FP3 is just one of many housing-dominated, mixed-use projects moving briskly ahead in South Boston. In February, the Boston Redevelopment Authority approved plans for the $130 million Emerald Court development, which will bring 245 residential units and about 4,000 square feet of retail space to the corner of D. Street and West First Street. Developers MCL Cps/and SB Housing Enchantment intend to raze the existing industrial buildings on the site and build a new structure with a 30,000 square foot internal courtyard, The plan includes 32 affordable housing units.
Earlier this month, the board approved Leachmore Point at 11 West Broadway, clearing the way for the 62condominium development with underground parking and ground-floor retail space to be built over one entrance to the Broadway MBTA stop. Leachmore is just the latest in a housing construction boom on the West Broadway. Nearby are the lofts of the Court Square Press building at 9 West Broadway, as well as the under-construction Macallen Building Condominiums and the board approved residential developments at 50 West Broadway and 148 Dorchester St.
State Rep. Brian Wallace. D-Boston, has voiced concern that development has moved too rapidly, pricing out long-time residents.
“We need development, but there is good development, bad development and overdevelopment,” said Wallace. “I think speculators are getting worried. Money is drying up and condos are standing vacant.”

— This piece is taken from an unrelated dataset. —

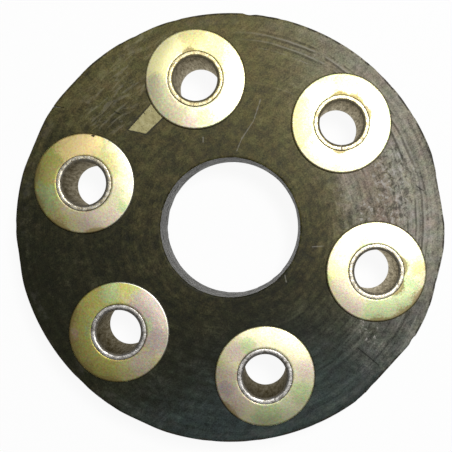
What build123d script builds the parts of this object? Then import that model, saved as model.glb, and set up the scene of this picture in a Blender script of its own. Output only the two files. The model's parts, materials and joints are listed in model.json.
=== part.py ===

Fluctuations in the housing market have to be accounted for but won’t scuttle solid development plans, said Kairos Shen, the BRA’s director of planning.
“There has certainly been demand in the residential market until quite recently and developers have responded to it”, said Shen. I” don’t think there’s been as much speculation as many believe – people have been buying residences and living in them.”
City officials have to work with developers to ensure that plans are flexible enough to respond to changing markets, said Shen.
“We’ve just seen a hot residential market and now we hope things are looking up in commercial space,” he said.
Dwarfing the mostly residential developments are massive, multifaceted projects on the waterfront like the estimated $1.2 billion development at Fan Pier by the Fallon Co.
that will bring 3 million square feet of office, hotel and residential space. The New England Development will bring 385,000 square feet of office space, a 250-room hotel and 200 residential units to Pier 4, while preliminary plans for the 23-acre plot Gale International and Morgan Stanley bought for $204 million last fall include 6 million square feet of new residential, retail, office and cultural space.
Waterside Place will fill the gap between the Boston Convention and Exhibition Center and the World Trade Center and may be the first of the large multiuse projects to be completed. It will bring 200 more residential units to South Boston, but will also provide more than 600,000 square feet of retail space to an area short on shopping opportunities. A 300-room hotel will also be part of the Drew Co’s development of the 8.3-acre site, known a the “Core Block,” which sits on top of the Massachusetts Turnpike tunnel and is diagonally across the street from the BCEC. Construction is slated to begin in the first quarter of 2008 and should be completed by late 2010 or early 2011, said Susan Allen, executive vice president of the Drew Co. When it’s finished, Waterside place will provide services for and connect the events facilities near the waterfront, said Allen.
With vast expanses of urban land involved, the projects grind ahead slowly – which, while understandable, can be frustrating to some folks.
“There are not many tracts of urban land available like this anywhere in the country,” said state Sen. Jack Hart, D-Boston. “It’s hard to judge it from the neighborhood perspective because it’s such a low process. But (developers) know they have to work with the community. Sometimes there’s a rush to do development, but this is such an opportunity that we want people to look back 100 years from now and think we did the right thing.
Among the developers, there is “little discussion about the need for public amenities,” said Vivien Li, executive director of the Boston Harbor Association, which is creating a 47-mile Harbor Walk and generally advocating for development that “brings the public to the water’s edge” while succeeding economically.
“Balance is important – you have to be practical,” said Li.
Partnerships between public agencies and developers are crucial to funding public amenities, said Shen.
“Old assumptions was that the public would foot the bill don’t work anymore – now private developers are expected to include them in their plans and it’s yet to be seen if the new partnership can sustain new amenities.”
Concerns raised by Wallace and others that gentrification of the waterfront threatens traditional middle and working-class neighborhoods are not a physical and planning issue, said Shen.
“We’re not planning a high-rent district,” said Shen. “People have a genuine concern about change. We need to make sure there’s family housing and open space and recreation. The question is, can these Bostonians see themselves as part of a larger Boston?